Notes on data cleanup. This is messy data. When departments submitted data with obvious errors, I deleted them, but there's probably still some bad and/or messy data still in there. All deleted data were from small agencies conducting relatively few stops. E.g., the tiny Cleveland Police Department reported arresting 2.9 million black people at traffic stops, though they reported fewer than 2,000 stops overall. Several agencies reported arresting every driver at every traffic stop: Little River Academy Police Department, Jefferson County Constable Pct. 4, Wharton Co. Constable Pct. 1, Orange Grove Police Department, Crosbyton Police Department, the City of Alma Police Department, Tiki Island Police Department, Palo Pinto Co.
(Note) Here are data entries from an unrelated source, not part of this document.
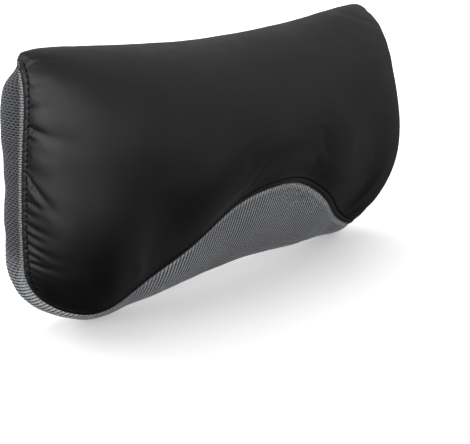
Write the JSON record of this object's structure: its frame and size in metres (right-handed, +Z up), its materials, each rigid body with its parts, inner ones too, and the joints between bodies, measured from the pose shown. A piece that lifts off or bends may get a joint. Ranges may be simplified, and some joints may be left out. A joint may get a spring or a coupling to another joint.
{
  "type": "chair headrest attachment",
  "caption": "Upholstered office chair headrest pad with an arched lower edge, on a height-adjusting, tilting bracket bolted to the chair back.",
  "frame": {"origin": "centre of the rear face of the mounting plate, in the plane where it meets the chair back", "axes": "+Z up, +Y towards the chair back, -Y towards the sitter's head, X across the chair"},
  "size_m": [0.4878, 0.1297, 0.234],
  "materials": {
    "pu_leather": "black coated upholstery leather, fine grain, satin",
    "spacer_mesh": "grey 3-D spacer mesh, 3 mm cells, matt",
    "back_cloth": "black woven lining cloth",
    "wadding": "white polyester fibre wadding",
    "pu_foam": "moulded flexible polyurethane foam",
    "plywood": "9 mm birch plywood",
    "steel_black": "black powder coat on 3 mm and 2.5 mm steel",
    "zinc_plate": "zinc plated sheet steel",
    "zinc_steel": "bright zinc plated steel",
    "hardened_steel": "hardened steel, oiled",
    "spring_steel": "spring steel wire",
    "black_steel": "black oxide steel",
    "pom_dark": "black acetal, moulded",
    "pom_light": "natural acetal, moulded",
    "nylon_white": "natural nylon",
    "abs_button": "fine textured black plastic",
    "bezel_plastic": "fine textured black plastic",
    "bumper_rubber": "black rubber",
    "zip_tape": "black nylon coil zip on woven tape",
    "zip_metal": "black enamelled zinc casting"
  },
  "bodies": {
    "mount": {"mount_plate": "steel_black", "slider_block": "pom_dark", "block_screws": "zinc_steel"},
    "button": {"release_button": "abs_button", "button_return_spring": "spring_steel"},
    "latch": {"latch_bolt": "pom_light", "latch_spring": "spring_steel"},
    "rail": {"rail_channel": "zinc_plate", "rack_strip": "hardened_steel", "rack_rivets": "zinc_steel", "rail_end_stops": "pom_dark", "pivot_spacer": "zinc_steel", "friction_washers": "nylon_white"},
    "pad": {"pad_bracket": "steel_black", "pivot_bolt": "zinc_steel", "disc_springs": "spring_steel", "lock_nut": "zinc_steel", "bracket_bolts": "zinc_steel", "bracket_washers": "zinc_steel", "tee_nuts": "zinc_steel", "backing_board": "plywood", "tilt_bumpers": "bumper_rubber", "foam_core": "pu_foam", "fibre_wadding": "wadding", "leather_cover": "pu_leather", "mesh_gusset": "spacer_mesh", "rear_panel": "back_cloth", "pocket_bezel": "bezel_plastic", "bezel_screws": "black_steel", "zip_chain": "zip_tape"},
    "zip_slider": {"zip_slider": "zip_metal"},
    "zip_puller": {"zip_puller": "zip_metal"}
  },
  "joints": [
    {"name": "height_slide", "type": "slide", "parent": "mount", "child": "rail", "axis": [0, 0, 1], "range_m": [0, 0.048]},
    {"name": "tilt_hinge", "type": "hinge", "parent": "rail", "child": "pad", "pos_m": [0, -0.036, -0.068], "axis": [1, 0, 0], "range_deg": [0, 12]},
    {"name": "button_slide", "type": "slide", "parent": "mount", "child": "button", "axis": [0, 0, -1], "range_m": [0, 0.006], "deforming": ["button_return_spring"]},
    {"name": "latch_slide", "type": "slide", "parent": "mount", "child": "latch", "axis": [0, 1, 0], "range_m": [0, 0.0035], "deforming": ["latch_spring"]},
    {"name": "zip_slide", "type": "slide", "parent": "pad", "child": "zip_slider", "axis": [1, 0, 0], "range_m": [0, 0.272]},
    {"name": "zip_pull_hinge", "type": "hinge", "parent": "zip_slider", "child": "zip_puller", "pos_m": [-0.136, -0.01155, -0.117], "axis": [0, 0, 1], "range_deg": [0, 170]}
  ],
  "couplings": [
    {"joint": "latch_slide", "follows": "button_slide", "ratio": 0.58333}
  ]
}
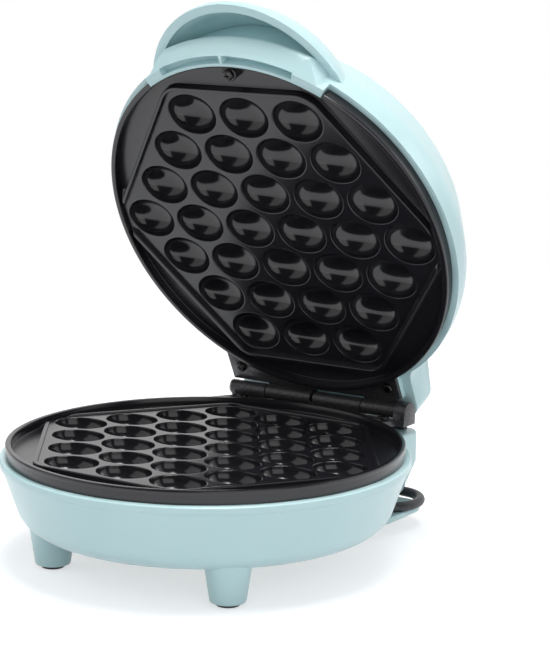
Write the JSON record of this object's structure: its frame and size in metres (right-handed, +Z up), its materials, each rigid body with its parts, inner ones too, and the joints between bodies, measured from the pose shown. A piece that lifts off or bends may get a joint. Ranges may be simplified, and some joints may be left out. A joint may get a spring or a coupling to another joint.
{
  "type": "bubble waffle maker",
  "caption": "Round hinged electric bubble waffle maker, lid open, with facing non-stick plates of oval cells, front handle hood and wound mains cord.",
  "frame": {"origin": "on the table under the middle of the open appliance, without its cord", "axes": "+Z up, +Y towards the hinge at the back, +X to the right seen from the front"},
  "size_m": [0.206, 0.3041, 0.2784],
  "materials": {
    "aqua_plastic": "smooth moulded plastic, soft gloss",
    "nonstick": "cast aluminium with a black non-stick coat, satin",
    "element_steel": "sheathed tube, matt",
    "sheet_aluminium": "mill finish",
    "hinge_metal": "black satin coat",
    "steel": "zinc plated",
    "pad_rubber": "matt",
    "cord_rubber": "matt",
    "bakelite": "matt",
    "wire_sleeve": "woven glass sleeve",
    "lamp_glass": "clear",
    "red_lens": "clear tinted",
    "green_lens": "clear tinted",
    "blade_brass": "bright"
  },
  "bodies": {
    "base": {"base_hinge_bracket": "hinge_metal", "base_hinge_screws": "steel", "base_shell": "aqua_plastic", "base_wires": "wire_sleeve", "cord_clamp": "cord_rubber", "cord_coil": "cord_rubber", "cord_gland": "cord_rubber", "cord_wrap_tray": "aqua_plastic", "hinge_pin": "steel", "lower_heating_element": "element_steel", "lower_plate": "nonstick", "lower_plate_screws": "steel", "lower_reflector": "sheet_aluminium", "pin_clip": "steel", "plug_blades": "blade_brass", "plug_body": "cord_rubber", "power_cord": "cord_rubber", "rubber_feet": "pad_rubber", "supply_lead": "cord_rubber", "terminal_block": "bakelite", "terminal_screws": "steel", "thermostat": "bakelite", "thermostat_clip": "steel", "thermostat_screws": "steel", "tray_screws": "steel"},
    "lid": {"lid_shell": "aqua_plastic", "handle_liner": "aqua_plastic", "upper_plate": "nonstick", "upper_plate_screw": "steel", "upper_heating_element": "element_steel", "upper_reflector": "sheet_aluminium", "lid_hinge_bracket": "hinge_metal", "lid_hinge_screws": "steel", "thermal_fuse": "wire_sleeve", "fuse_clip": "steel", "lamp_holder": "bakelite", "neon_lamps": "lamp_glass", "power_lamp_lens": "red_lens", "ready_lamp_lens": "green_lens", "lid_wires": "wire_sleeve"}
  },
  "joints": [
    {"name": "lid_hinge", "type": "hinge", "parent": "base", "child": "lid", "pos_m": [0, 0.0895, 0.0627], "axis": [-1, 0, 0], "range_deg": [-63.7, 28]}
  ]
}
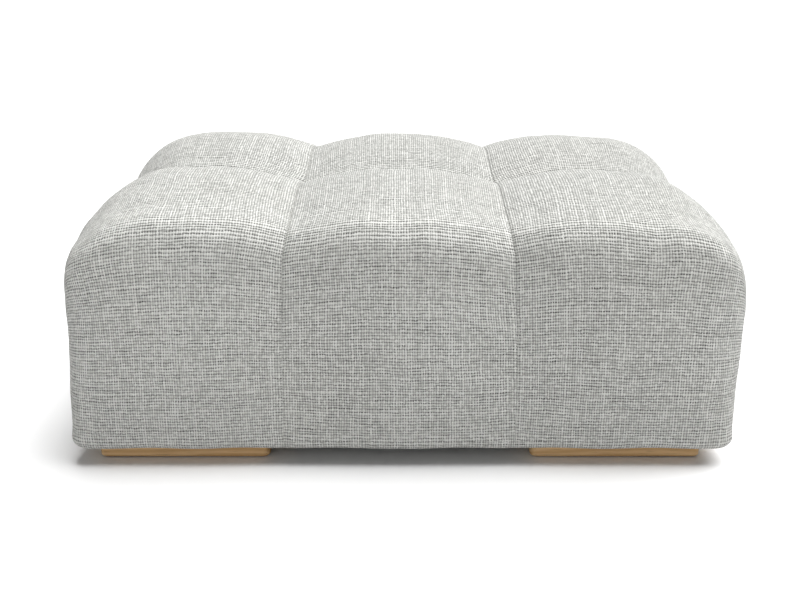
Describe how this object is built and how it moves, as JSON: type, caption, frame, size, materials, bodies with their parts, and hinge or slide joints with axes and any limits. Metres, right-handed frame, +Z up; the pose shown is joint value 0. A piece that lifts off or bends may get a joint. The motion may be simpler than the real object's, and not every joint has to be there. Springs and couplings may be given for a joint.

Constable Pct. 3, Montgomery ISD Police Department, Presidio ISD Police Department, Taylor County Constable Pct. 2, and the LaSalle Co. Sheriff's Office. Jonestown Police Department reported using force on drivers at every traffic stop. I omitted data from these agencies when making aggregate counts. It's highly likely several other agencies submitted problematic data, but I cannot confirm it at the moment and only omitted data when evidence of error was indisputable on its face.

1 comment:

Phelps said...

I'm just waiting for the comment blaming Republicans for how Acevedo and Turner are running the police department and how you have to elect more Democrats to change that.